Requirement =>
Hand back each line, unchanged, from the top down to the line where "from FreeCAD import Vector" sits.

Data excerpt =>
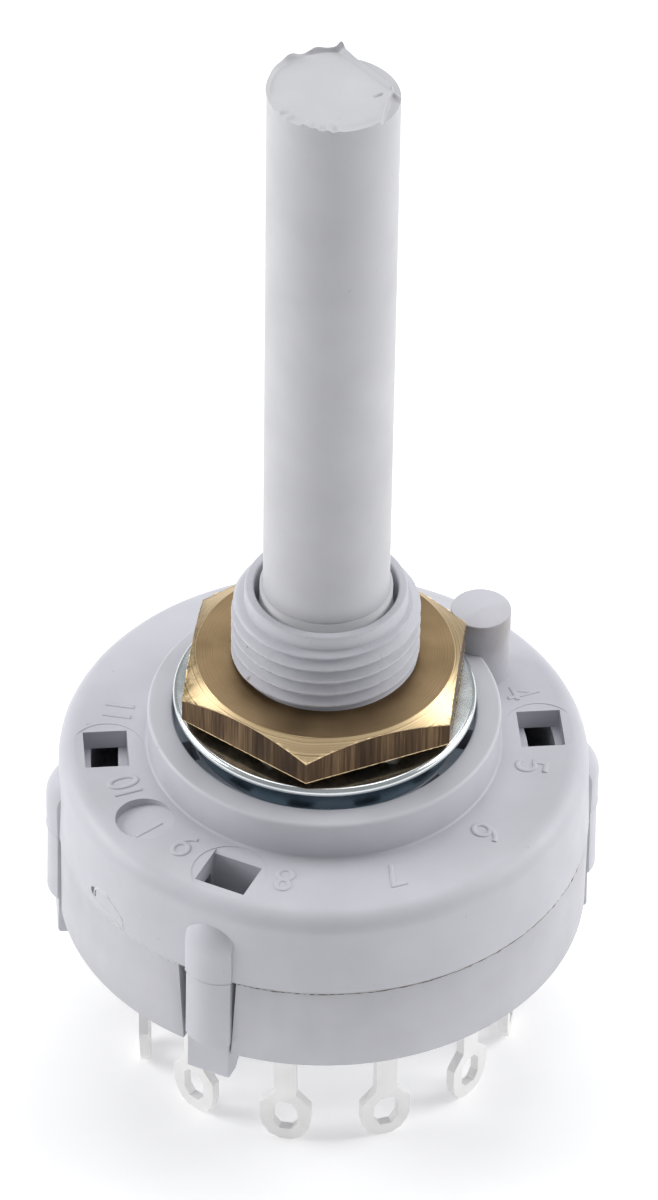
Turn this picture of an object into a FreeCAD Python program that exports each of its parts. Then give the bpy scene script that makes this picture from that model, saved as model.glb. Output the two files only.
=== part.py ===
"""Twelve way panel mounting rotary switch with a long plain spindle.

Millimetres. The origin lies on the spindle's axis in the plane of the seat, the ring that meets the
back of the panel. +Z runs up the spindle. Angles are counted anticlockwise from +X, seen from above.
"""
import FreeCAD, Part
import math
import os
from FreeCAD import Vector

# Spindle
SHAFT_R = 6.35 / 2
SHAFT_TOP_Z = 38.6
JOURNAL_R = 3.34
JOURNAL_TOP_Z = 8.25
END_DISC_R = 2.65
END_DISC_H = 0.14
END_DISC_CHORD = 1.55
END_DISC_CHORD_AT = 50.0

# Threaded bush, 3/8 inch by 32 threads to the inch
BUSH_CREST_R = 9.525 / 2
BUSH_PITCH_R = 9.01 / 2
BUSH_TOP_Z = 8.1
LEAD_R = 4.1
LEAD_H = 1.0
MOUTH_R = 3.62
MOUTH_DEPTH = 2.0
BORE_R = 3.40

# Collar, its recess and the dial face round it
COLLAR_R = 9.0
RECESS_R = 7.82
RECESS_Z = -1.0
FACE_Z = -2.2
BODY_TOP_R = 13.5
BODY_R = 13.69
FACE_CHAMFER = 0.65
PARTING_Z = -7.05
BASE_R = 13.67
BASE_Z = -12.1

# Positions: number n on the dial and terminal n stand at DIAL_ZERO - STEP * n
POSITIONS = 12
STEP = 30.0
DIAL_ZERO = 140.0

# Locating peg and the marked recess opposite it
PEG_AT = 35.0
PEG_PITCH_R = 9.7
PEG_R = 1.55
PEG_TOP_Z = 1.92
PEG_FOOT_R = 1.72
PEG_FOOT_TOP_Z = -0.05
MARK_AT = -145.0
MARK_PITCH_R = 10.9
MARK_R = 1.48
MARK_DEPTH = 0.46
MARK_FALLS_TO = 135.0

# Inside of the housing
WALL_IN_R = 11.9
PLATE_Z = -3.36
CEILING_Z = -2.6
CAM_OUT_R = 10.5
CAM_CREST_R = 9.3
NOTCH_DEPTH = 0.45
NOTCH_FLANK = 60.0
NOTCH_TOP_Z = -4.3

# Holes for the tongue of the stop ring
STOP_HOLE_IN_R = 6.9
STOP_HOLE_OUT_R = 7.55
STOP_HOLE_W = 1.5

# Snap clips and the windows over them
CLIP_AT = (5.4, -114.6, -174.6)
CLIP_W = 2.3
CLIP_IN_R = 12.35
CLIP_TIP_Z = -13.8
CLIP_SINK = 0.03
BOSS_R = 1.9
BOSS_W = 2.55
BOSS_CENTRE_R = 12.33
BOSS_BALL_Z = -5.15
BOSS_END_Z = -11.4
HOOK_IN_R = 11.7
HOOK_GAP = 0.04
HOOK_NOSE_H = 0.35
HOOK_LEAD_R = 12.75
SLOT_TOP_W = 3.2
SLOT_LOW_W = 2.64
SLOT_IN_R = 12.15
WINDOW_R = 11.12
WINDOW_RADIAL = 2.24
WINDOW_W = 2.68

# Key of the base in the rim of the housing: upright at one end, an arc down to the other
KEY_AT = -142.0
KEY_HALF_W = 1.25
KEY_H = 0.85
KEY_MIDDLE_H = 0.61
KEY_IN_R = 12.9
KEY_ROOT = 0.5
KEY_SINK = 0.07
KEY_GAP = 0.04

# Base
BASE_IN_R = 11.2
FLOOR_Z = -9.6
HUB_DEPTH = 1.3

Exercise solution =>
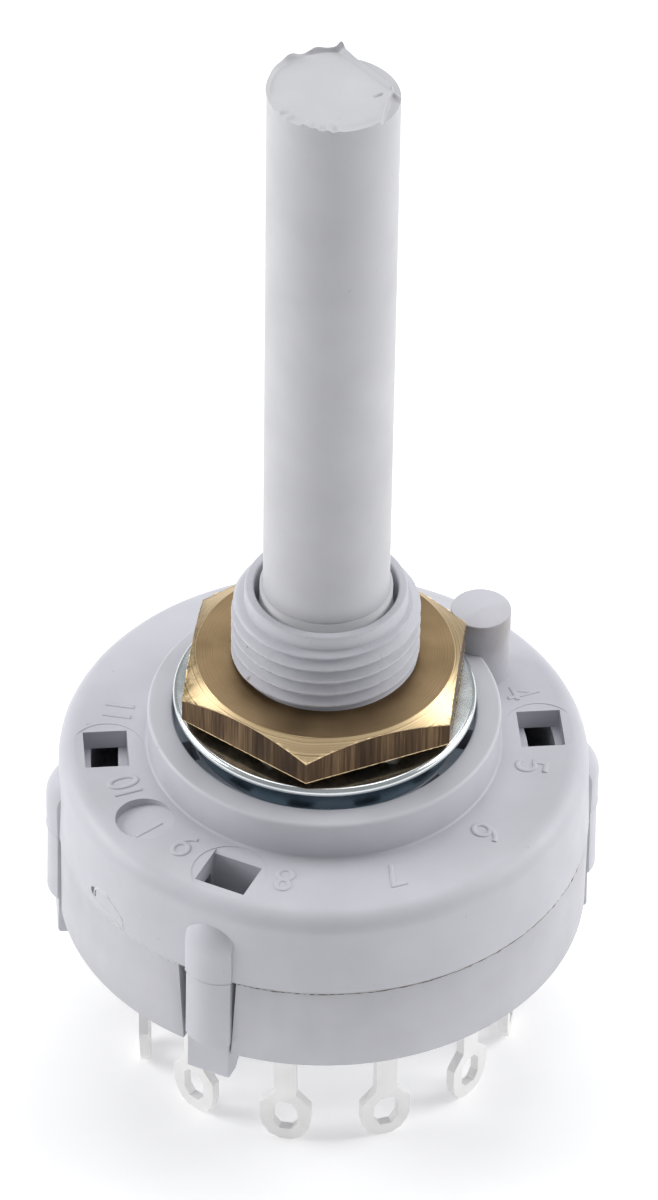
Turn this picture of an object into a FreeCAD Python program that exports each of its parts. Then give the bpy scene script that makes this picture from that model, saved as model.glb. Output the two files only.
=== part.py ===
"""Twelve way panel mounting rotary switch with a long plain spindle.

Millimetres. The origin lies on the spindle's axis in the plane of the seat, the ring that meets the
back of the panel. +Z runs up the spindle. Angles are counted anticlockwise from +X, seen from above.
"""
import FreeCAD, Part
import math
import os
from FreeCAD import Vector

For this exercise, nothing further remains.